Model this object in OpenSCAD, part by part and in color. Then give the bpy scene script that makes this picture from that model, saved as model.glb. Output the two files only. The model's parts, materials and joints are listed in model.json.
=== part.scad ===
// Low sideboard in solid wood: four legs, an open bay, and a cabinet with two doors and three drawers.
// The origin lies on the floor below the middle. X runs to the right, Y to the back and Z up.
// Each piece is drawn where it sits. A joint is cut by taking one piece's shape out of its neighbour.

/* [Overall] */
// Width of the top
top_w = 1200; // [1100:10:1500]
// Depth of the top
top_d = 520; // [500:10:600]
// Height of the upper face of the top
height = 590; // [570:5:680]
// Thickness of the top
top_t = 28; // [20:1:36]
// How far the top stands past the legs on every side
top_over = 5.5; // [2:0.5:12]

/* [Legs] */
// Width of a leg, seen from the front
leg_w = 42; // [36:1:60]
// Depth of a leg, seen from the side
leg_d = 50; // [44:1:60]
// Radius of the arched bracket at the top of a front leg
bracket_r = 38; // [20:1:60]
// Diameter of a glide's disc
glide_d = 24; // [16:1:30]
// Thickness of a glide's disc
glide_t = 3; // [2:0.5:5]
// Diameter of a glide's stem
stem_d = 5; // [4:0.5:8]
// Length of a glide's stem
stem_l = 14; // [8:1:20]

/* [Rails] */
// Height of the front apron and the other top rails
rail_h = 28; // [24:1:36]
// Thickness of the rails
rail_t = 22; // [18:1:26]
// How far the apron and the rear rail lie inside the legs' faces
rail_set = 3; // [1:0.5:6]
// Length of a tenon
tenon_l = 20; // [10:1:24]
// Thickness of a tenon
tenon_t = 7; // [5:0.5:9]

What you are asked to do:
Reproduce exactly, please, only the lines from the start of the data above to the line that contains "stem_l = 14; // [8:1:20]", with both ends kept.

Result:
Model this object in OpenSCAD, part by part and in color. Then give the bpy scene script that makes this picture from that model, saved as model.glb. Output the two files only. The model's parts, materials and joints are listed in model.json.
=== part.scad ===
// Low sideboard in solid wood: four legs, an open bay, and a cabinet with two doors and three drawers.
// The origin lies on the floor below the middle. X runs to the right, Y to the back and Z up.
// Each piece is drawn where it sits. A joint is cut by taking one piece's shape out of its neighbour.

/* [Overall] */
// Width of the top
top_w = 1200; // [1100:10:1500]
// Depth of the top
top_d = 520; // [500:10:600]
// Height of the upper face of the top
height = 590; // [570:5:680]
// Thickness of the top
top_t = 28; // [20:1:36]
// How far the top stands past the legs on every side
top_over = 5.5; // [2:0.5:12]

/* [Legs] */
// Width of a leg, seen from the front
leg_w = 42; // [36:1:60]
// Depth of a leg, seen from the side
leg_d = 50; // [44:1:60]
// Radius of the arched bracket at the top of a front leg
bracket_r = 38; // [20:1:60]
// Diameter of a glide's disc
glide_d = 24; // [16:1:30]
// Thickness of a glide's disc
glide_t = 3; // [2:0.5:5]
// Diameter of a glide's stem
stem_d = 5; // [4:0.5:8]
// Length of a glide's stem
stem_l = 14; // [8:1:20]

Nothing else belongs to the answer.